Goal: Resolve the six follow-ups left by the T17–T24 inbound-alarm-ack work: the redundancy double-emit, the Timed-shelve UI, two T21 minors, the docker-dev rig cleanup, and two pre-existing Layer-1 gaps (Galaxy reconnect, the live-pill).
Architecture: The double-emit is fixed by primary-only emission at the source — both ScriptedAlarmHostActor (the alerts publish) and the per-node HistorianAdapterActor (the sink write) subscribe to the existing redundancy-state DPS topic, cache the local RedundancyRole, and act only when Primary (mirroring OpcUaPublishActor). OPC UA node writes + inbound-command processing stay ungated for warm-standby. The other five items are localized fixes (one Galaxy-driver lifecycle bug, one broadcaster-health interface extension + 2 razors, two small Alerts.razor additions, one mechanical refactor, one operational cleanup).
Tech Stack: .NET 10, Akka.NET (cluster, DistributedPubSub, TestKit/xunit2), Blazor Server (InteractiveServer, NO bUnit), xUnit + Shouldly, OPC Foundation UA .NET Standard, Serilog.
Design of record: docs/plans/2026-06-11-alarm-followups-design.md (committed master bcb9f45c).

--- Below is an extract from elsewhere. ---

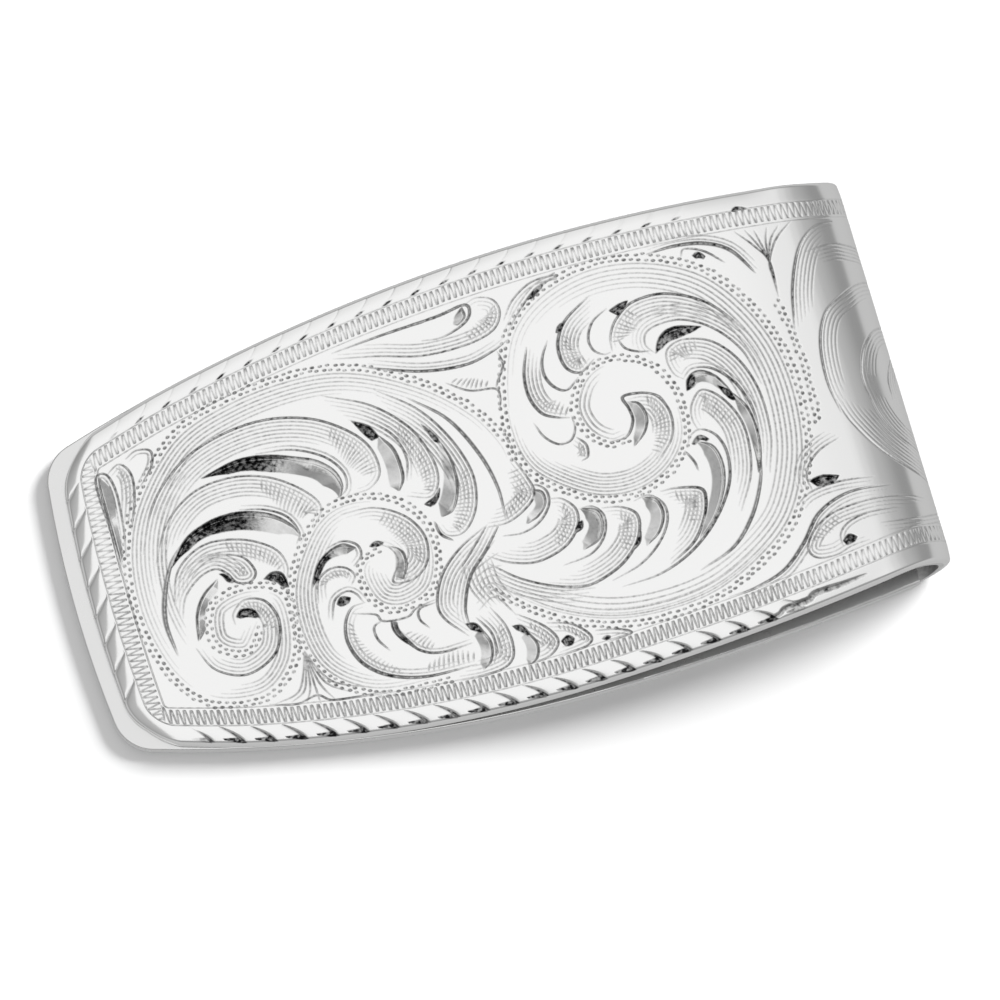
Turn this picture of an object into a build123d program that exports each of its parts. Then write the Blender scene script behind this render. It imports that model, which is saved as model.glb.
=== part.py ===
"""A folded money clip, cut and bent from one strip of silver plate.

The strip lies with its back leaf on the table and turns over itself in a bend at the +X end.
The front leaf runs back over the back leaf, dips towards it and grips along the -X part of the clip.
The bend rolls over gently at the top and folds tightly underneath, so the clip is a teardrop from the side.
The leaves and the bend are separate solids, because the leaf opens by flexing the bend.
Millimetres. X runs along the clip, Y across it, Z up. The origin is under the middle of the clip.
"""

from build123d import *
import math
import os

os.makedirs("parts", exist_ok=True)

# The strip
THICKNESS = 1.0             # plate thickness
FRONT_LENGTH = 57.0         # free end of the front leaf to the crown of the bend
TIP_STEP = 1.1              # the back leaf reaches this much past the front leaf
HEIGHT = 5.8                # over the bend, where the clip is thickest
ROLL_RADIUS = 5.5           # outside radius where the front leaf rolls over into the bend
ROLL_ANGLE = 50.0           # the turn of that part, in degrees; a tighter fold makes the rest

# The outline of the leaves, seen from above
FRONT_HALF_WIDTH = 15.45    # at the widest place
BACK_HALF_WIDTH = 15.55
WIDEST_FROM_TIP = 31.9      # free end of the front leaf to the widest place
TIP_SIDE_RADIUS = 103.0     # sides from the widest place towards the free end
FRONT_BEND_SIDE_RADIUS = 160.0  # sides of the front leaf and the bend, towards the bend
BACK_BEND_SIDE_RADIUS = 200.0   # the back leaf stays wider there, so it stands out as a small shoulder
END_BOW = 0.7               # the free end bows outwards by this much between its corners
CORNER_RADIUS = 2.9

# The side view of the front leaf
GRIP_GAP = 0.1              # between the leaves where they grip
GRIP_LENGTH = 9.0           # straight part of the front leaf, from its free end; an S-shaped rise follows

# The edges
RIM_WIDTH = 1.3             # bevel round the front face, where the rope border is cut
RIM_DEPTH = 0.4
EDGE_BREAK = 0.15           # polished edges of the back leaf

# The tight fold of the bend takes what height and turn the roll leaves
ROLL_SINE = math.sin(math.radians(ROLL_ANGLE))
ROLL_COSINE = math.cos(math.radians(ROLL_ANGLE))
FOLD_RADIUS = (HEIGHT - ROLL_RADIUS * (1 - ROLL_COSINE)) / (1 + ROLL_COSINE)

# Places along X
LENGTH = FRONT_LENGTH + TIP_STEP
CROWN_X = LENGTH / 2
FRONT_TIP_X = CROWN_X - FRONT_LENGTH
BACK_TIP_X = -LENGTH / 2
WIDEST_X = FRONT_TIP_X + WIDEST_FROM_TIP
ROLL_X = CROWN_X - ROLL_RADIUS * ROLL_SINE - FOLD_RADIUS * (1 - ROLL_SINE)  # the front leaf ends here
FOLD_X = ROLL_X + (ROLL_RADIUS - FOLD_RADIUS) * ROLL_SINE                   # the back leaf ends here

# Places along Z
GRIP_Z = THICKNESS + GRIP_GAP           # underside of the front leaf where it grips
TOP_LEAF_Z = HEIGHT - THICKNESS         # underside of the front leaf beside the bend

# Two equal arcs make the S-shaped rise: the turn of each, and its radius on the underside
RISE_LENGTH = ROLL_X - FRONT_TIP_X - GRIP_LENGTH
RISE_HEIGHT = TOP_LEAF_Z - GRIP_Z
RISE_ANGLE = 2 * math.degrees(math.atan(RISE_HEIGHT / RISE_LENGTH))
RISE_RADIUS = RISE_LENGTH / 2 / math.sin(math.radians(RISE_ANGLE))


def side_arc(half_width, radius, end_x):
    """One side of a leaf, from its widest place to end_x, as an arc that starts parallel to X."""
    turn = math.degrees(math.asin((WIDEST_X - end_x) / radius))
    return CenterArc((WIDEST_X, half_width - radius), radius, 90, turn)


def leaf_outline(tip_x, end_x, half_width, bend_side_radius):
    """A leaf seen from above, from its bowed free end at tip_x to a straight cut at end_x."""
    with BuildSketch() as outline:
        with BuildLine():
            tip_side = side_arc(half_width, TIP_SIDE_RADIUS, tip_x + END_BOW)
            bend_side = side_arc(half_width, bend_side_radius, end_x)
            mirror(about=Plane.XZ)
            tip_corner = tip_side @ 1
            cut_corner = bend_side @ 1
            ThreePointArc(tip_corner, (tip_x, 0), (tip_corner.X, -tip_corner.Y))
            Line(cut_corner, (cut_corner.X, -cut_corner.Y))
        make_face()
        fillet(outline.vertices().group_by(Axis.X)[0], CORNER_RADIUS)
    return outline.sketch


with BuildPart() as back_leaf:
    with BuildSketch():
        add(leaf_outline(BACK_TIP_X, FOLD_X, BACK_HALF_WIDTH, BACK_BEND_SIDE_RADIUS))
    extrude(amount=THICKNESS)
    free_end = back_leaf.edges().group_by(Axis.X)[0].filter_by(GeomType.CIRCLE)
    fillet(free_end, EDGE_BREAK)
back_leaf.part.label = "back_leaf"

with BuildPart() as front_leaf:
    with BuildSketch(Plane.XZ):
        with BuildLine():
            grip = Line((FRONT_TIP_X, GRIP_Z), (FRONT_TIP_X + GRIP_LENGTH, GRIP_Z))
            lift = JernArc(grip @ 1, grip % 1, RISE_RADIUS, RISE_ANGLE)
            JernArc(lift @ 1, lift % 1, RISE_RADIUS, -RISE_ANGLE)
            offset(amount=THICKNESS, side=Side.LEFT)
        make_face()
    extrude(amount=FRONT_HALF_WIDTH, both=True)
    with BuildSketch():
        add(leaf_outline(FRONT_TIP_X, ROLL_X, FRONT_HALF_WIDTH, FRONT_BEND_SIDE_RADIUS))
    extrude(amount=HEIGHT, mode=Mode.INTERSECT)
    grip_face = front_leaf.faces().filter_by(Plane.XY).sort_by(Axis.Z)[1]
    free_end = grip_face.edges().sort_by(Axis.X)[0]
    chamfer(free_end, RIM_WIDTH, RIM_DEPTH, reference=grip_face)
front_leaf.part.label = "front_leaf"

with BuildPart() as bend:
    with BuildSketch(Plane.XZ):
        with BuildLine():
            roll = JernArc((ROLL_X, HEIGHT), (1, 0), ROLL_RADIUS, -ROLL_ANGLE)
            JernArc(roll @ 1, roll % 1, FOLD_RADIUS, ROLL_ANGLE - 180)
            offset(amount=THICKNESS, side=Side.RIGHT)
        make_face()
    extrude(amount=FRONT_HALF_WIDTH, both=True)
    with BuildSketch():
        add(leaf_outline(FRONT_TIP_X, CROWN_X, FRONT_HALF_WIDTH, FRONT_BEND_SIDE_RADIUS))
    extrude(amount=HEIGHT, mode=Mode.INTERSECT)
    for side in (0, -1):
        roll_face = bend.faces().filter_by(GeomType.CYLINDER).sort_by(Axis.Z)[-1]
        chamfer(roll_face.edges().sort_by(Axis.Y)[side], RIM_WIDTH, RIM_DEPTH, reference=roll_face)
bend.part.label = "bend"

for piece in (back_leaf, front_leaf, bend):
    export_step(piece.part, f"parts/{piece.part.label}.step")
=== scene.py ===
"""An engraved silver money clip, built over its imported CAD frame.

The clip is one strip folded over itself. Its engraved face is cut here as real relief: every stroke of the
graver is drawn on a flat map of the strip, and the map is then wrapped round the front leaf and the bend.
Lengths are in millimetres until a mesh is made, and metres from there on.
"""

import math

import bmesh
import bpy
import numpy as np
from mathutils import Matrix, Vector


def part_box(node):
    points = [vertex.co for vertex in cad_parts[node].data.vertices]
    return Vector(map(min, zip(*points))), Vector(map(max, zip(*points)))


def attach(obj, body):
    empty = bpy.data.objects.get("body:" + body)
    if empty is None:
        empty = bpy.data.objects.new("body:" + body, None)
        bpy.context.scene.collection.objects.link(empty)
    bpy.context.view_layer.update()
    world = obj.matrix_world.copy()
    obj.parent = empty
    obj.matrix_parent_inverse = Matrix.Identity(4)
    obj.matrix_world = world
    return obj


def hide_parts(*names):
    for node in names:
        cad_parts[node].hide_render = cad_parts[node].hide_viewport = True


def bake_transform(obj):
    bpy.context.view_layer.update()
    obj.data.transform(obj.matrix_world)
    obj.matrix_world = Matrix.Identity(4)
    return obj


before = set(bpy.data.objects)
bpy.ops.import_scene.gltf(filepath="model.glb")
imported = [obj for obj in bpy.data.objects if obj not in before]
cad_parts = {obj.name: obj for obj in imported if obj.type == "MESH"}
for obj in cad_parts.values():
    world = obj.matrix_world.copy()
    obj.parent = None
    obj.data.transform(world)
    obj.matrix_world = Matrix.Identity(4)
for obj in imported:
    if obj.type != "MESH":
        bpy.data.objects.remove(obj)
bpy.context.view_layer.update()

MM = 0.001

# ---------------- the strip, as the CAD frame has it

front_low, front_high = (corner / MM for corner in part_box("front_leaf"))
bend_low, bend_high = (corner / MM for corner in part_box("bend"))

THICKNESS = 1.0
TIP_X = front_low.x                     # free end of the front leaf
ROLL_X = bend_low.x                     # the front leaf rolls over into the bend here
HEIGHT = bend_high.z - bend_low.z
FRONT_HALF_WIDTH = (front_high.y - front_low.y) / 2
GRIP_Z = front_low.z                    # underside of the front leaf where it grips
WIDEST_X = TIP_X + 31.9
TIP_SIDE_RADIUS = 103.0
BEND_SIDE_RADIUS = 160.0
END_BOW = 0.7
CORNER_RADIUS = 2.9
RIM_WIDTH = 1.3
RIM_DEPTH = 0.4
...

Hard rules: stage by explicit path (never git add .); never stage sql_login.txt / src/Server/.../Host/pki/; never echo the gateway API key into a new tracked file; no force-push, no --no-verify; no Configuration entity / EF migration change. Build on a feature branch off master.
Task 0: Branch + baseline
Classification: trivial Estimated implement time: ~1 min Parallelizable with: none
Files: (none — git only)
Steps:
git checkout master && git switch -c feat/alarm-followups(offbcb9f45c).- Confirm clean tree + green baseline build:
dotnet build ZB.MOM.WW.OtOpcUa.slnx→ 0 errors. - No commit (branch only).
Task 1: Redundancy emit-gate in ScriptedAlarmHostActor (A1)
Classification: high-risk Estimated implement time: ~5 min Parallelizable with: Task 2, Task 3, Task 4, Task 5
Files:
- Modify:
src/Server/ZB.MOM.WW.OtOpcUa.Runtime/ScriptedAlarms/ScriptedAlarmHostActor.cs - Test:
tests/Server/ZB.MOM.WW.OtOpcUa.Runtime.Tests/ScriptedAlarms/ScriptedAlarmHostActorTests.cs
Context: OnEngineEmission (≈ line 247–279) does two things per emission: _publishActor.Tell(AlarmStateUpdate(...)) (line 261, OPC UA node write) and _mediator.Tell(new Publish(AlertsTopic, evt)) (line 278, cluster-wide alerts). Both central nodes run this → the alerts publish doubles. Gate only line 278 on Primary.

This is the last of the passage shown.